Le reste est composé de vieilles séries ayant bénéficié d’une télédiffusion linéaire quelques (ou parfois de nombreuses) années plus tôt, comme The Simpsons (2e), Friends (3e), The Big Bang Theory (4e), Grey’s Anatomy (7e), Modern Family (8e), Brooklyn Nine-Nine (9e), The Office (10e) et Law and Order : Special Victims Unit (13e).

« Ce sont des programmes doudous », affirme Xavier Rambert de l’agence française Glance, une entité de Médiamétrie qui détecte les tendances mondiales en télé.

« Ce n’est pas quelque chose de propre au Royaume-Uni, précise l’expert. On a toutes les raisons de croire qu’on retrouverait des comportements de consommation similaires ailleurs [comme au Canada, aux États-Unis]. »

PHOTO JON RAGEL, FOURNIE PAR NBC

La distribution de Friends : Matthew Perry, Courteney Cox Arquette, Matt LeBlanc, Lisa Kudrow, David Schwimmer et Jennifer Aniston

Un phénomène qui n’est pas récent

La fatigue décisionnelle ne touche pas seulement l’écoute télé. « C’est une forme de fatigue qu’on peut ressentir devant différents types de surabondance de choix », souligne Stéfany Boisvert de l’UQAM.

La fatigue décisionnelle télévisuelle ne date pas d’hier non plus. En janvier 2000, John Ellis, ex-producteur télé et professeur au Royal Holloway College de Londres, a publié Seing Things, un livre qui décryptait le phénomène. Conclusion de son ouvrage : lorsqu’on souffre de fatigue décisionnelle, on reste en terrain connu.

À cette époque, l’explosion des chaînes spécialisées aux États-Unis avait entraîné un accroissement du nombre de téléséries, rappelle Stéfany Boisvert. HBO avait ouvert la marche avec Sex and the City et The Sopranos. Plusieurs diffuseurs avaient suivi.

C’était bien avant l’ère du streaming, mais déjà, John Ellis avait constaté que certains téléspectateurs et téléspectatrices commençaient à ressentir cette fatigue décisionnelle. Quand les plateformes de visionnement sont arrivées, l’offre est devenue ingérable pour plusieurs téléspectateurs.
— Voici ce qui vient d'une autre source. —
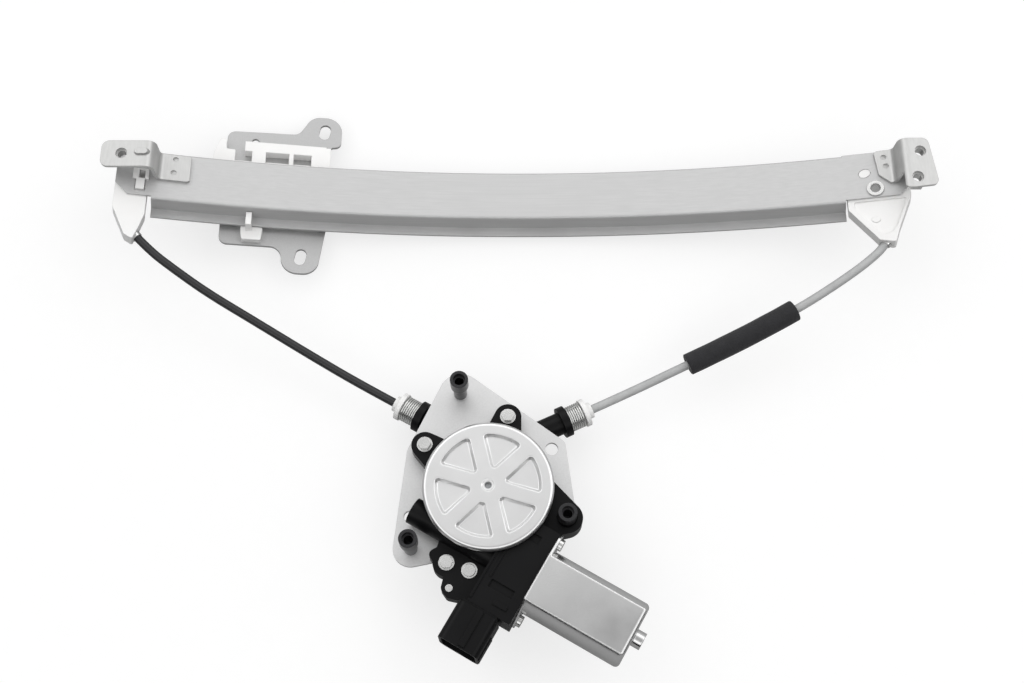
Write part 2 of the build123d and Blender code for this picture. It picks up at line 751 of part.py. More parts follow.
# Motor plate and its standoffs
shaft_hole = 9.0
plate_holes = ((34.5, 27.2, 3.5), (-42.9, -11.0, 3.0))
standoff_stub = 3.0
standoff_bore = 2.5
standoff_mouth = 3.3
standoff_mouth_depth = 4.0
collar_start = 12.0
collar_end = 16.5
with BuildPart() as motor_plate:
    with BuildSketch(Plane.XY.offset(plate_low)):
        for x, y, radius in plate_corners:
            spot(x, y, radius)
        make_hull()
        Circle(shaft_hole, mode=Mode.SUBTRACT)
        for x, y in ear_places:
            spot(x, y, screw_radius + loose_gap, Mode.SUBTRACT)
        for x, y in standoffs:
            spot(x, y, standoff_stub, Mode.SUBTRACT)
        for x, y, radius in plate_holes:
            spot(x, y, radius, Mode.SUBTRACT)
    extrude(amount=plate_thickness)
motor_plate.part.label = "motor_plate"
export_step(motor_plate.part, "parts/motor_plate.step")

with BuildPart() as standoff:
    with BuildSketch(Plane.XZ):
        with BuildLine():
            Polyline(
                (0, 0), (standoff_stub, 0), (standoff_stub, plate_thickness),
                (standoff_neck, plate_thickness), (standoff_neck, collar_start),
                (standoff_radius, collar_end), (standoff_radius, plate_thickness + standoff_height),
                (0, plate_thickness + standoff_height), close=True,
            )
        make_face()
    revolve(axis=Axis.Z)
    with Locations((0, 0, plate_thickness + standoff_height)):
        CounterBoreHole(
            standoff_bore, standoff_mouth, standoff_mouth_depth, depth=standoff_height - collar_start / 2
        )
with BuildPart() as plate_standoffs:
    with Locations(*[(x, y, plate_low) for x, y in standoffs]):
        add(standoff.part)
plate_standoffs.part.label = "plate_standoffs"
export_step(plate_standoffs.part, "parts/plate_standoffs.step")


# Gear case: wheel chamber, worm tunnel, motor block and skirt in one moulding
tunnel_radius = 7.3
tunnel_bore = 6.2
tunnel_ends = (-30.0, can_start)
block_start = 20.6
block_sides = (-28.2, 25.8)    # towards the drum axis from the motor axis
block_top = plate_high + 19.0
block_low = plate_low - 1.2    # beside the motor plate
block_lip = 1.3                # ridge along the block's end by the wheel chamber
rib_high = 0.8
recess_deep = 1.4
brush_chamber = (29.0, 15.6)
brush_chamber_start = can_start - 12.8
bore_ends = (-24.0, brush_chamber_start - 7)
bush_radius = 5.0
boss_beside_radius = 8.5       # round the right standoff
boss_beside_top = plate_high + 12.0
rivet_place = (-9.8, -42.4)
rivet_shank = 2.3
rivet_depth = 8.0
pin_place = (-20.4, -51.6)
pin_radius = 2.0
pin_depth = 7.0
can_screws_at = ((-can_ear_span, 7.0), (can_ear_span, -6.0))
can_screw_radius = 1.6
can_screw_depth = 9.0
chamber_radius = case_radius - case_wall - loose_gap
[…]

Stéfany Boisvert, professeure à l’École des médias de l’UQAM

Vanessa, une Montréalaise de 42 ans qui avait l’’habitude d'engloutir des documentaires criminels (communément appeléstrue crime), fait partie du nombre. « Il y a tellement de plateformes, de gens qui disent d’écouter telle ou telle série… Ça devient une montagne, une surcharge », observe-t-elle.

Autres facteurs

Bien entendu, la fatigue décisionnelle n’est pas l’unique facteur pouvant expliquer qu’un palmarès des titres les plus regardés sur Netflix, Disney+ et Prime Video en 2024 renferme 85 % de séries des décennies 2010, 2000 et même 1990. L’immense catalogue des titres de « rétro-viewing » motive également leur omniprésence au classement.

« Ce sont des programmes avec beaucoup de saisons et d’épisodes, souligne Xavier Rambert de Glance. Ça fait une différence mathématique. La capacité d’être consommée d’une série comme Friends, avec 236 épisodes, est beaucoup plus grande qu’une nouveauté qui n’en compte qu’une douzaine. »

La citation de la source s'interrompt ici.